VAT Revenue in Nigeria Surges to N2.28 trillion Q3 2025

Nigeria’s Value Added Tax (VAT) revenue reached N2.28 trillion in the third quarter of 2025, representing a significant 10.66% increase from the N2.06 trillion collected in the previous quarter, according to official data.

The figure, published in the National Bureau of Statistics’ (NBS) Sectorial Distribution of VAT report for Q3 2025, also shows a robust year-on-year rise of 28.10% compared to the same period in 2024. The report, released on Tuesday, provides a detailed breakdown of collections and sectoral performance.

The total VAT is composed primarily of local payments, which amounted to N1.12 trillion. Foreign VAT payments contributed N680.23 billion, while import VAT added N479.79 billion to the quarterly total.

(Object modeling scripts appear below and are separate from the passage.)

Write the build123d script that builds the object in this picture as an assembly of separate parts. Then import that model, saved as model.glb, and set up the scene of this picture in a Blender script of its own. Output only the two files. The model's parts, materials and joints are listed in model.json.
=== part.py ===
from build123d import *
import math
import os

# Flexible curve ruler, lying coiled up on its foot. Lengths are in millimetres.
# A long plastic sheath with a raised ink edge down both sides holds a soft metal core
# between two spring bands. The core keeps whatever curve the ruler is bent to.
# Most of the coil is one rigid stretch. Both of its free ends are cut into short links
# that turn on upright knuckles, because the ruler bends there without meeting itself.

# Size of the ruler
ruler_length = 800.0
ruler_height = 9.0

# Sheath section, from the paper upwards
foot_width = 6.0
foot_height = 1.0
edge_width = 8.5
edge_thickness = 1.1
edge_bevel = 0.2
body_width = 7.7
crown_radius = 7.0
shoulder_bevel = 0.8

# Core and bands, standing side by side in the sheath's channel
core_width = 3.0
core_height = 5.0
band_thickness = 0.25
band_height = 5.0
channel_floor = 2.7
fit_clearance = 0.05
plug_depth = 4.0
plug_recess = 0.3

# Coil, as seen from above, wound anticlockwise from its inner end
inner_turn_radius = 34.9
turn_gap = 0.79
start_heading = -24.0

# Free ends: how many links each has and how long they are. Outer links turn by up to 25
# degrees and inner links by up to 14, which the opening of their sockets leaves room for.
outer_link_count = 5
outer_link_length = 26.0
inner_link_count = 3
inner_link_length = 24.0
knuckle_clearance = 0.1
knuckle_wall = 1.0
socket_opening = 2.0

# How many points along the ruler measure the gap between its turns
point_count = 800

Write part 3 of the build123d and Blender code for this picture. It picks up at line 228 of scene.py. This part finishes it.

Sectoral analysis revealed pronounced shifts in growth rates. On a quarter-on-quarter basis, administrative and support service activities experienced the sharpest expansion at 89.28%. This was followed by arts, entertainment and recreation (82.49%) and human health and social work activities (32.40%). Conversely, several sectors declined substantially. Real estate activities saw the steepest drop at -51.33%, followed by activities of households as employers (-36.22%) and other service activities (-20.30%).

When examining shares of the total VAT pool, manufacturing remained the dominant contributor, accounting for 25.89% of the total. Information and communication followed with an 18.77% share, while mining and quarrying constituted 14.85%. At the lower end, activities of households as employers recorded a negligible 0.003% share, tied with activities of extraterritorial organisations and bodies, and water supply, sewerage, and waste management (both at 0.03%).

The consistent quarterly and annual growth underscores VAT’s role as a critical and, recently, increasingly reliable source of government revenue. The significant contributions from manufacturing and information & communication highlight the ongoing influence of these core economic sectors. Meanwhile, the volatility in growth rates among service-oriented sectors reflects broader economic adjustments. The NBS data provides essential insight into consumption patterns and the operational health of various industries across Nigeria’s formal economy.